» Task goal
Each line from the start of the data below through the one containing "const TOP_REAR = 177.2;" must be reproduced exactly.

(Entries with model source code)
** START **
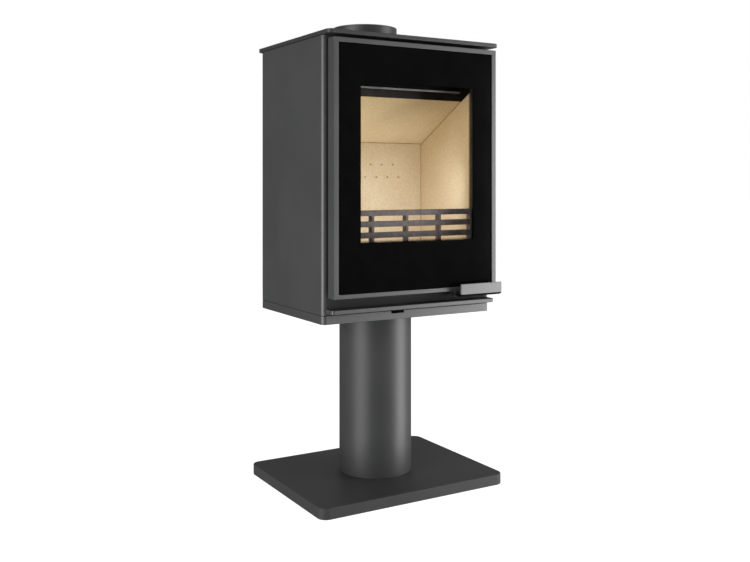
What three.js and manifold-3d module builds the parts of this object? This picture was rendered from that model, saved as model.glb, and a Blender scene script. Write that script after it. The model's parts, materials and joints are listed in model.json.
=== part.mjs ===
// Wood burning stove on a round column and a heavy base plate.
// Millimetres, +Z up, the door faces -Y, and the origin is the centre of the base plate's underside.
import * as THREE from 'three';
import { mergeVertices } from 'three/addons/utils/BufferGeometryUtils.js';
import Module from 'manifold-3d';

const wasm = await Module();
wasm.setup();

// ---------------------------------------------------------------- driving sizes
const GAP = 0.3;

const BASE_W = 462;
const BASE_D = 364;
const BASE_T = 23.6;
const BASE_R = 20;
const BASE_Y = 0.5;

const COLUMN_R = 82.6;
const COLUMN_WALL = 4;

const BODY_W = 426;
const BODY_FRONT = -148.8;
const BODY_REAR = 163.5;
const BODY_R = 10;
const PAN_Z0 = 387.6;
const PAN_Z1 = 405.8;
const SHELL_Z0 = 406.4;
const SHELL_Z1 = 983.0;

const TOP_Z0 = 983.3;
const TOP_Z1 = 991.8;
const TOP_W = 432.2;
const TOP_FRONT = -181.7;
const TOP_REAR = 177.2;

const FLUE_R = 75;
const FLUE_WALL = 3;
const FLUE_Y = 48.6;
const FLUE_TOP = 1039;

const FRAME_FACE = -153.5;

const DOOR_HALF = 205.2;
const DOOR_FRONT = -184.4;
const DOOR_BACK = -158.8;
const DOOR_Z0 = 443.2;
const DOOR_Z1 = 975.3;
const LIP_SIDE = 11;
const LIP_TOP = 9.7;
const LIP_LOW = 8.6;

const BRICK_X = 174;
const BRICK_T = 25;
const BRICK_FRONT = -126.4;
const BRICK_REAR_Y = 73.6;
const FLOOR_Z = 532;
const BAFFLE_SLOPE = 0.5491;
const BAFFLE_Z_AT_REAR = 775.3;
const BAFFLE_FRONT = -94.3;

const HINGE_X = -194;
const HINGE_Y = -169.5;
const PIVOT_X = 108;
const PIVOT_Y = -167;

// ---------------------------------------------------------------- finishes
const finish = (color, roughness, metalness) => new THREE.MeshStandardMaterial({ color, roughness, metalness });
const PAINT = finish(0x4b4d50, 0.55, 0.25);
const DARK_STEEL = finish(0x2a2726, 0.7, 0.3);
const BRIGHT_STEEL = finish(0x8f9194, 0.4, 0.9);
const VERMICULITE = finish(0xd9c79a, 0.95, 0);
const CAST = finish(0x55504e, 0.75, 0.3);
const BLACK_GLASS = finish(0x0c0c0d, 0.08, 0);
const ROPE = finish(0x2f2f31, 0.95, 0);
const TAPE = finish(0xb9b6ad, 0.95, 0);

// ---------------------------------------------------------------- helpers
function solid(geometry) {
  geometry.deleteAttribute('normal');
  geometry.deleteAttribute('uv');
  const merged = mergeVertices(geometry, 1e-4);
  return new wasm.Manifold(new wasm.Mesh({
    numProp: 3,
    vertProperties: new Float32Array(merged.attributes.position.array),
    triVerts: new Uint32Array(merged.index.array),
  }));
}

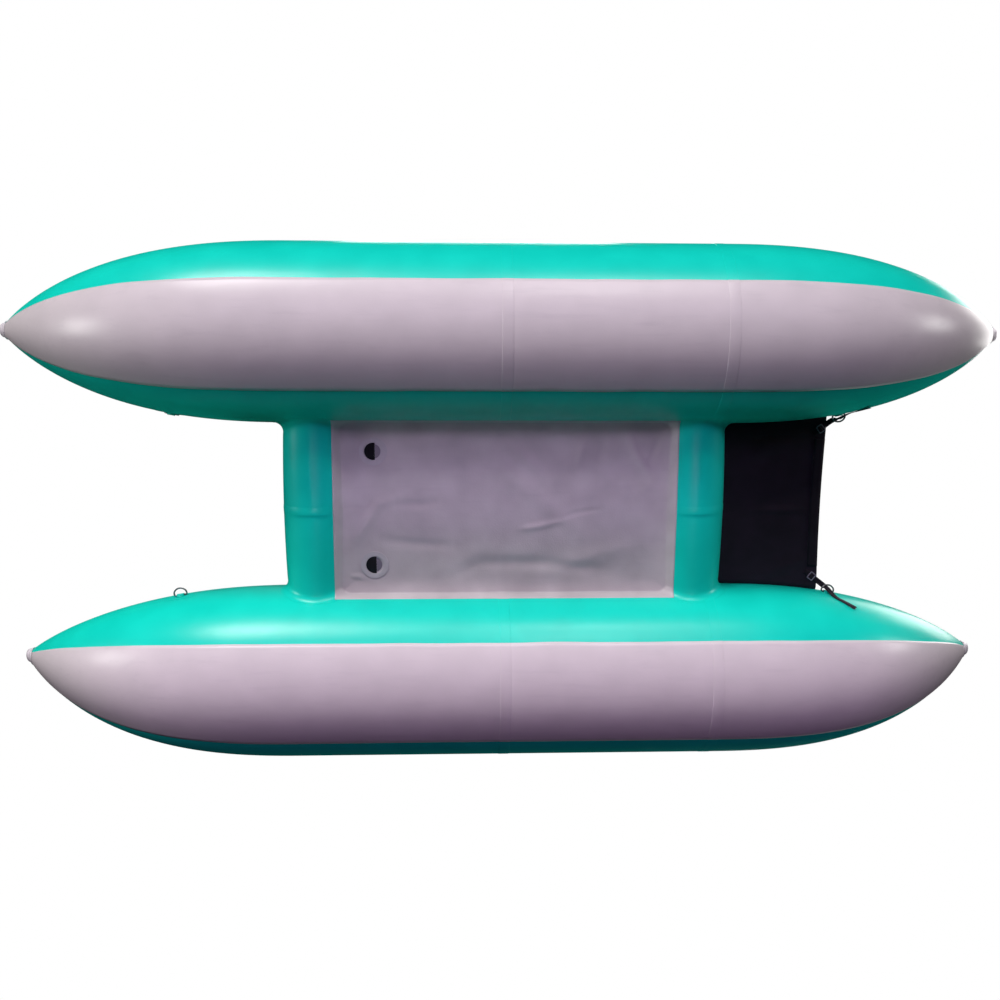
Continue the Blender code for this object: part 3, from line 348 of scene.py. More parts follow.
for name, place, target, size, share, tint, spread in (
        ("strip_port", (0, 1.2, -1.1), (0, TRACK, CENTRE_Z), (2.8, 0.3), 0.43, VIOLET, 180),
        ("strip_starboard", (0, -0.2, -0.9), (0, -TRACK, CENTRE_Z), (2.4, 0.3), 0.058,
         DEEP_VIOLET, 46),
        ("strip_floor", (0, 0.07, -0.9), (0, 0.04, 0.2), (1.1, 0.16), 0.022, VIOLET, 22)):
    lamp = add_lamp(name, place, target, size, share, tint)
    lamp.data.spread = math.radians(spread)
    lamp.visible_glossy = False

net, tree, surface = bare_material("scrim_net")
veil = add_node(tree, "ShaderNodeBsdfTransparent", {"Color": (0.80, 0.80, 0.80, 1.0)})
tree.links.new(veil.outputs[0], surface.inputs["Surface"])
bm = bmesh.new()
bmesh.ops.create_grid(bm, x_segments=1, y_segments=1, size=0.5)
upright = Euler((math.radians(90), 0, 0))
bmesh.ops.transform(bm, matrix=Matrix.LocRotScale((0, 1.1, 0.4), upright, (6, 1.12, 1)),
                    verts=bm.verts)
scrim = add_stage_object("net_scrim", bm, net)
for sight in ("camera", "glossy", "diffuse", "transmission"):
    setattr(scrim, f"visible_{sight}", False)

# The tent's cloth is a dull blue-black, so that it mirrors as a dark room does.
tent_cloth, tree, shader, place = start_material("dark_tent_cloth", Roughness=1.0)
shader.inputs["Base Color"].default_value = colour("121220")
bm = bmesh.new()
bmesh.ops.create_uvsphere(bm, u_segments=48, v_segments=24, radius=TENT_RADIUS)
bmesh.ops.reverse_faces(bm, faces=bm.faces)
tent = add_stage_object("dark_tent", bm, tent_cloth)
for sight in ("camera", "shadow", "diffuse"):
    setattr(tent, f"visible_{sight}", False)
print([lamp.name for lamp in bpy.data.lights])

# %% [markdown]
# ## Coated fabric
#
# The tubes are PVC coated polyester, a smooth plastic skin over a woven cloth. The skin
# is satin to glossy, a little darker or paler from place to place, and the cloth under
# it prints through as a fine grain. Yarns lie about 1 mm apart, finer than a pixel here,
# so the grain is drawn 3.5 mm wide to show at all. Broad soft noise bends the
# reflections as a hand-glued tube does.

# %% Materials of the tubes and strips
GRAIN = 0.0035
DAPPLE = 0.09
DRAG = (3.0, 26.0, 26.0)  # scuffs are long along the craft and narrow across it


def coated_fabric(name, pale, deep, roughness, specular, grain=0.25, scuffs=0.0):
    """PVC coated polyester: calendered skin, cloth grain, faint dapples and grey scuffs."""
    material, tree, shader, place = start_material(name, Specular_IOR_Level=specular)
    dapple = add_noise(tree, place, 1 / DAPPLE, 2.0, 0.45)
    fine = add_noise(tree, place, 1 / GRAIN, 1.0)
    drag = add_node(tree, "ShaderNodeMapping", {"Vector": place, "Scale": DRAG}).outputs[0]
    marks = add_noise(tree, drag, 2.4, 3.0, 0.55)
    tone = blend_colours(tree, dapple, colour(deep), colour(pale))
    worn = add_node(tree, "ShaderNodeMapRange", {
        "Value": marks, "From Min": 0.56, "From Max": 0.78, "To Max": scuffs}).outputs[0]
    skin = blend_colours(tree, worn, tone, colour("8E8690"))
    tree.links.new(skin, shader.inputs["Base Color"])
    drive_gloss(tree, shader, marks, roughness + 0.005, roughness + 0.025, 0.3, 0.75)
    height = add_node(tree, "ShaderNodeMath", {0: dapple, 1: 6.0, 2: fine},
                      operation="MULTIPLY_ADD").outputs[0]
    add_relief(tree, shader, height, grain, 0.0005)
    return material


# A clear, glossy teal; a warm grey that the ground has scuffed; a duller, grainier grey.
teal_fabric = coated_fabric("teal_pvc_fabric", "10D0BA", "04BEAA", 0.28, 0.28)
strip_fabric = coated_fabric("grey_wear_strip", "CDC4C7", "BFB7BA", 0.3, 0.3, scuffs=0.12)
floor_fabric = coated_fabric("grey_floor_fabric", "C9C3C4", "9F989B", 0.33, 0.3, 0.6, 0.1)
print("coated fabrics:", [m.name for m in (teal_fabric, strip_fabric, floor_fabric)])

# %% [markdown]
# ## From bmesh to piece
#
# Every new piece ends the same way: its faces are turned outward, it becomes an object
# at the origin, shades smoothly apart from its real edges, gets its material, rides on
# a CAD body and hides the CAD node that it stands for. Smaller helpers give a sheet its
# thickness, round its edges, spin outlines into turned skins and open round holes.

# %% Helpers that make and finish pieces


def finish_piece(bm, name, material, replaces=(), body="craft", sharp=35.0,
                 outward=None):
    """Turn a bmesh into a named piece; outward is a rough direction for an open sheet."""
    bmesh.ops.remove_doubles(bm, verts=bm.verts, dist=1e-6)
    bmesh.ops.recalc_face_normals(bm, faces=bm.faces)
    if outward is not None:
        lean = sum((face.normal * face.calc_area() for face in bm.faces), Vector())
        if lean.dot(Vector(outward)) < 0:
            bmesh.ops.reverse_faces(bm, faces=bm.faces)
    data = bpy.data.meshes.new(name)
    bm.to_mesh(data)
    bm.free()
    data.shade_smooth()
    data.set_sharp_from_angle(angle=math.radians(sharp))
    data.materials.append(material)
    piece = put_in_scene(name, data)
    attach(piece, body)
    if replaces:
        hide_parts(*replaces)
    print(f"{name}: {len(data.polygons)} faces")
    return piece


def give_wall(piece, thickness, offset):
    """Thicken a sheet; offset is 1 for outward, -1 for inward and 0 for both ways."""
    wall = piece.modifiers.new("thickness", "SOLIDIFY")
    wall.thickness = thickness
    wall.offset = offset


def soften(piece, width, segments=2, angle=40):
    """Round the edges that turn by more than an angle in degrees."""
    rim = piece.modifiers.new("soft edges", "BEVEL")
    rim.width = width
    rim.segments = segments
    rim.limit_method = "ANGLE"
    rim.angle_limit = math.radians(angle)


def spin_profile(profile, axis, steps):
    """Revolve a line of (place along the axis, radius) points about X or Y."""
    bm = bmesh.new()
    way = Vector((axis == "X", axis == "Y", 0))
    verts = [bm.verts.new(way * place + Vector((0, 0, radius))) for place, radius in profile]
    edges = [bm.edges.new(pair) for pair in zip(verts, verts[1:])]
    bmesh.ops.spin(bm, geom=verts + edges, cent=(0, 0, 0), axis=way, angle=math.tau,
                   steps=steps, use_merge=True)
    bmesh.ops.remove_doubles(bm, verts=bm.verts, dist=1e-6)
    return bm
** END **
» Output for this task
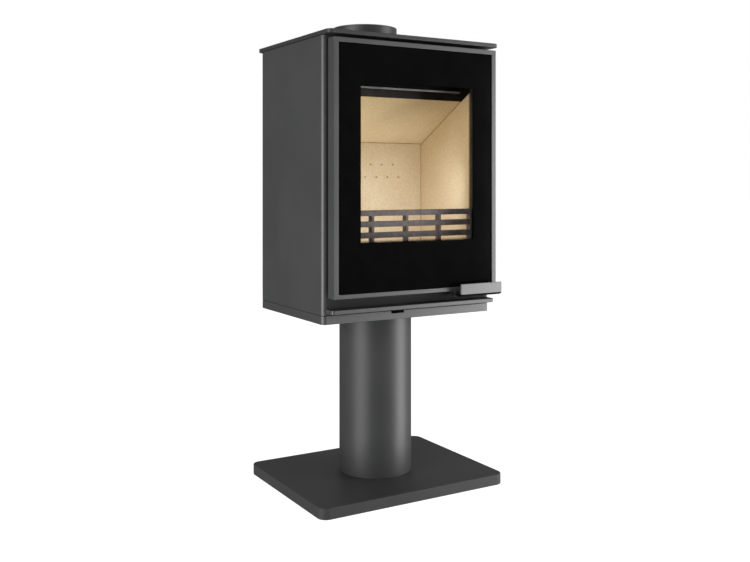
What three.js and manifold-3d module builds the parts of this object? This picture was rendered from that model, saved as model.glb, and a Blender scene script. Write that script after it. The model's parts, materials and joints are listed in model.json.
=== part.mjs ===
// Wood burning stove on a round column and a heavy base plate.
// Millimetres, +Z up, the door faces -Y, and the origin is the centre of the base plate's underside.
import * as THREE from 'three';
import { mergeVertices } from 'three/addons/utils/BufferGeometryUtils.js';
import Module from 'manifold-3d';

const wasm = await Module();
wasm.setup();

// ---------------------------------------------------------------- driving sizes
const GAP = 0.3;

const BASE_W = 462;
const BASE_D = 364;
const BASE_T = 23.6;
const BASE_R = 20;
const BASE_Y = 0.5;

const COLUMN_R = 82.6;
const COLUMN_WALL = 4;

const BODY_W = 426;
const BODY_FRONT = -148.8;
const BODY_REAR = 163.5;
const BODY_R = 10;
const PAN_Z0 = 387.6;
const PAN_Z1 = 405.8;
const SHELL_Z0 = 406.4;
const SHELL_Z1 = 983.0;

const TOP_Z0 = 983.3;
const TOP_Z1 = 991.8;
const TOP_W = 432.2;
const TOP_FRONT = -181.7;
const TOP_REAR = 177.2;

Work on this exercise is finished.